A number of methods are proposed to prevent voice spoofing. Among them are analysis of cumulative power patterns, pop noise analysis, calculation of detection scores with the bitmaps and spectral peaks, and so on.

Bitmaps extracted from genuine and replay attack audios

Fingerprint Liveness Detection

Fingerprint liveness, perhaps, is the only modality that can compete in popularity with facial liveness. At the same time, its proliferation makes it an attractive target for Presentation Attacks. Fingerprints can be artificially recreated with a cavalcade of easy-to-find materials: gelatin, latex, matte paper, silicone, etc. Severed/dead finger scenario is also considered a threat to a degree.

Creation of a fake fingerprint with a printed circuit board (PCB)

Numerous methods are proposed to detect fingerprint liveness: vitality characteristics analysis, Optical Coherence Tomography (OCT), dynamic behavior of human live finger analysis, check-up of the finger skin elasticity, and others.

Architecture of a software-based fingerprint liveness detection solution

Iris Liveness Detection

The human iris can also be forfeited with a printed or digital photo, video, textured lens, and even a prosthetic eye. The Cadaver eye scenario should not be discarded either. Static and dynamic PAD methods are proposed in this case. They include multispectral imaging, electrooculography, photo artifacts detection, etc.

A high-quality prosthetic eye with realistic iris patterns and coloring

Live human iris (left) and a printed iris (right)
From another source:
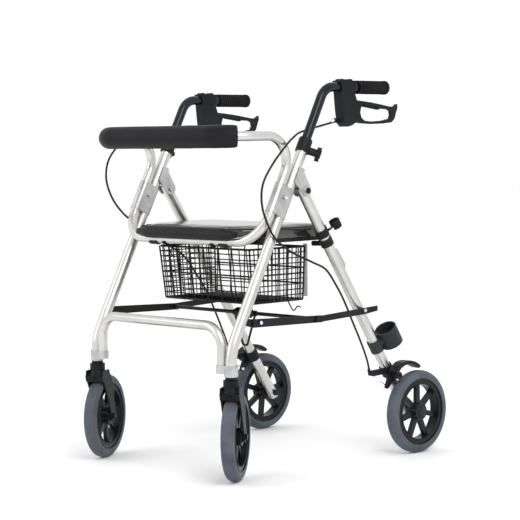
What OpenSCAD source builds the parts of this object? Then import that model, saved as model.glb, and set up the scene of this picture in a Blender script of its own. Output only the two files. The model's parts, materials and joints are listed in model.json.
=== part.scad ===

Multimodal Liveness Detection

Multimodal liveness detection combines two or more biometric modalities, such as fingerprint + facial recognition. Key benefits of such a system are a higher accuracy and a better ‘immunity’ to technical failure — in case one of the modalities goes defunct, its counterpart will let the system continue working. Besides, attempting to spoof more than one modality requires a double amount of resources and effort, while also diminishing the success chances for the malicious actors.